7. You cringe at everyone’s inevitable last question: “So when is your going away party??!”

This comes pretty standard once you get through #3 and #4. If you’re like me, the only response you can come up with is “first let me figure out where I’m living or how I’m getting all my stuff there…” To the disappointment of your friends, party planning falls low on the priority list.

8. You start to love everyone and everything irrationally but wholeheartedly.

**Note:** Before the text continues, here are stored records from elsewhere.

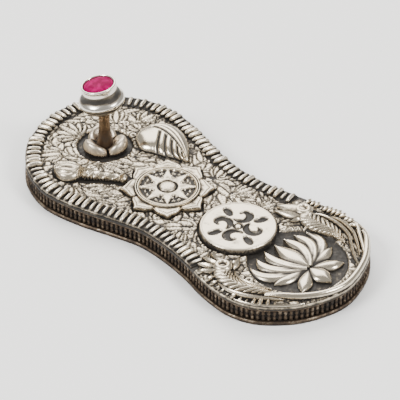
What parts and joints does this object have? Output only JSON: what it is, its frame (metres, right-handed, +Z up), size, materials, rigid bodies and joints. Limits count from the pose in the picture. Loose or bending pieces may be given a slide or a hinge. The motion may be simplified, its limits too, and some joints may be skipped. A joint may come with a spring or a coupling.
{
  "type": "paduka toe knob sandal",
  "caption": "Flat miniature toe knob sandal in oxidised silver: reeded sole, roped edge, relief lotus, birds, sun and shell, and a turned toe knob set with a round stone.",
  "frame": {"origin": "middle of the sole's flat underside", "axes": "+Y towards the toe, +X towards the big-toe side, +Z up out of the footbed"},
  "size_m": [0.041, 0.0884, 0.0216],
  "materials": {
    "oxidised_silver": "silver-plated cast metal, dark patina in the hollows and rubbed bright on the ridges",
    "dark_silver": "silver-plated cast metal with heavy brown-black patina",
    "polished_silver": "silver-plated turned metal, polished",
    "ruby_stone": "ruby-pink glass stone, polished"
  },
  "bodies": {
    "root": {"sole": "dark_silver", "footbed": "oxidised_silver", "rope_border": "oxidised_silver", "heel_rim": "oxidised_silver", "sun_medallion": "oxidised_silver", "round_disc": "oxidised_silver", "lotus": "oxidised_silver", "bird_left": "oxidised_silver", "bird_right": "oxidised_silver", "conch": "oxidised_silver", "mace": "oxidised_silver", "petal_cup": "polished_silver", "knob_stem": "polished_silver", "knob_head": "polished_silver", "bezel": "polished_silver", "stone": "ruby_stone"}
  },
  "joints": []
}
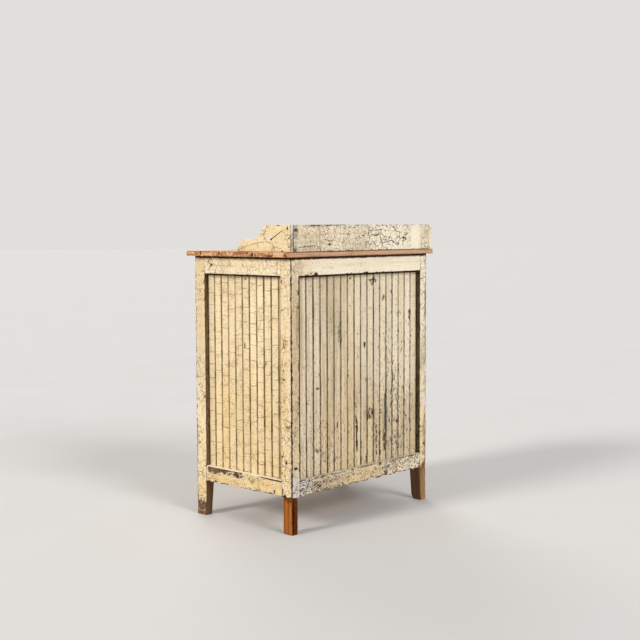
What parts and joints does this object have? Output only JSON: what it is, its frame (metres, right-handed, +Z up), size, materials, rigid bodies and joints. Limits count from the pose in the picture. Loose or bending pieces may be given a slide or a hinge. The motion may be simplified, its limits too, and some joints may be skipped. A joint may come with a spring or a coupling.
{
  "type": "storage cabinet",
  "caption": "Tall beadboard storage cabinet on legs with a pair of doors, shelves and a counter that carries a low scrolled gallery.",
  "frame": {"origin": "on the floor under the middle of the whole, which runs from the knobs at the front to the counter's edge at the back", "axes": "+Z up, -Y towards the doors at the front, +X to the right as one faces the doors"},
  "size_m": [0.876, 0.576, 1.17],
  "materials": {
    "cream_paint": "old crackled cream paint on softwood",
    "bare_counter": "stripped softwood",
    "bare_fir": "bare oiled softwood",
    "inner_wood": "bare aged softwood",
    "iron": "dark worn iron",
    "steel": "dull bright steel"
  },
  "bodies": {
    "carcass": {"post_front_left": "cream_paint", "post_front_right": "cream_paint", "post_rear_left": "cream_paint", "post_rear_right": "cream_paint", "foot_rear_right": "bare_fir", "end_left_top_rail": "cream_paint", "end_left_bottom_rail": "cream_paint", "end_right_top_rail": "cream_paint", "end_right_bottom_rail": "cream_paint", "back_top_rail": "cream_paint", "back_bottom_rail": "cream_paint", "front_top_rail": "cream_paint", "front_bottom_rail": "cream_paint", "end_left_boards": "cream_paint", "end_right_boards": "cream_paint", "back_boards": "cream_paint", "floor_board": "inner_wood", "lower_shelf": "inner_wood", "upper_shelf": "inner_wood", "floor_cleats": "inner_wood", "lower_shelf_cleats": "inner_wood", "upper_shelf_cleats": "inner_wood", "counter_cleats": "inner_wood", "door_stop": "inner_wood", "counter_board_1": "bare_counter", "counter_board_2": "bare_counter", "counter_board_3": "bare_counter", "counter_board_4": "bare_counter", "gallery_back": "cream_paint", "gallery_end_left": "cream_paint", "gallery_end_right": "cream_paint", "hinge_post_leaves_left": "iron", "hinge_post_leaves_right": "iron", "hinge_pins_left": "iron", "hinge_pins_right": "iron", "hinge_post_screws": "iron"},
    "door_left": {"door_left_hinge_stile": "cream_paint", "door_left_lock_stile": "cream_paint", "door_left_top_rail": "cream_paint", "door_left_bottom_rail": "cream_paint", "door_left_boards": "cream_paint", "door_left_hinge_leaves": "iron", "door_left_hinge_screws": "iron", "door_left_rosette": "iron", "door_left_knob": "iron", "bolt_plate": "iron", "bolt_screws": "iron"},
    "door_bolt": {"bolt_rod": "steel"},
    "door_right": {"door_right_hinge_stile": "cream_paint", "door_right_lock_stile": "cream_paint", "door_right_top_rail": "cream_paint", "door_right_bottom_rail": "cream_paint", "door_right_boards": "cream_paint", "door_right_hinge_leaves": "iron", "door_right_hinge_screws": "iron", "door_right_rosette": "iron"},
    "latch": {"latch_knob": "iron", "latch_pawl": "iron", "latch_nut": "steel"}
  },
  "joints": [
    {"name": "door_left_hinge", "type": "hinge", "parent": "carcass", "child": "door_left", "pos_m": [-0.36775, -0.264, 0.5915], "axis": [0, 0, -1], "range_deg": [0, 170]},
    {"name": "door_right_hinge", "type": "hinge", "parent": "carcass", "child": "door_right", "pos_m": [0.36775, -0.264, 0.5915], "axis": [0, 0, 1], "range_deg": [0, 170]},
    {"name": "latch_turn", "type": "hinge", "parent": "door_right", "child": "latch", "pos_m": [0.02725, -0.26, 0.6], "axis": [0, 1, 0], "range_deg": [0, 90]},
    {"name": "bolt_slide", "type": "slide", "parent": "door_left", "child": "door_bolt", "axis": [0, 0, 1], "range_m": [0, 0.016]}
  ]
}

The surge of sappy emotions following my decision to move have ranged from nostalgia, to excitement, to stress, and it’s safe to say I’ve had more feelings the past few weeks than ever in my life. And these aren’t just your typical feelings—they’re unpredictable, erratic and impossible to control—like some kind of emotional orgasm. Evidence of this sentimentality exists when I suddenly find myself staring lovingly at things that once irritated me or simply went unnoticed in my everyday life. The subway is suddenly endearingly dirty, my small studio apartment now seems just the perfect size, rush hour traffic and the unreliable bus schedule has become a reminder to slow down and enjoy the ride. Even Chicago’s lethal potholes suddenly seem like charming pieces of my city’s unique character. You really start to appreciate life—every miniscule detail of it—once you realize it’s all about to change beyond your control. This newfound sense of wonderment makes all the other moving-inflicted headaches worth it, as I doubt I’ll ever again feel as grateful towards my current location or as loved by everyone I’m leaving behind here. I’ve realized this transition has put me in one of the most unique phases of my life and it’s better to approach my new place with an open mind rather than a deadline. You can’t control your moving company, cost of living, or crazy new landlord so you may as well just sit back, relax, and enjoy the ride.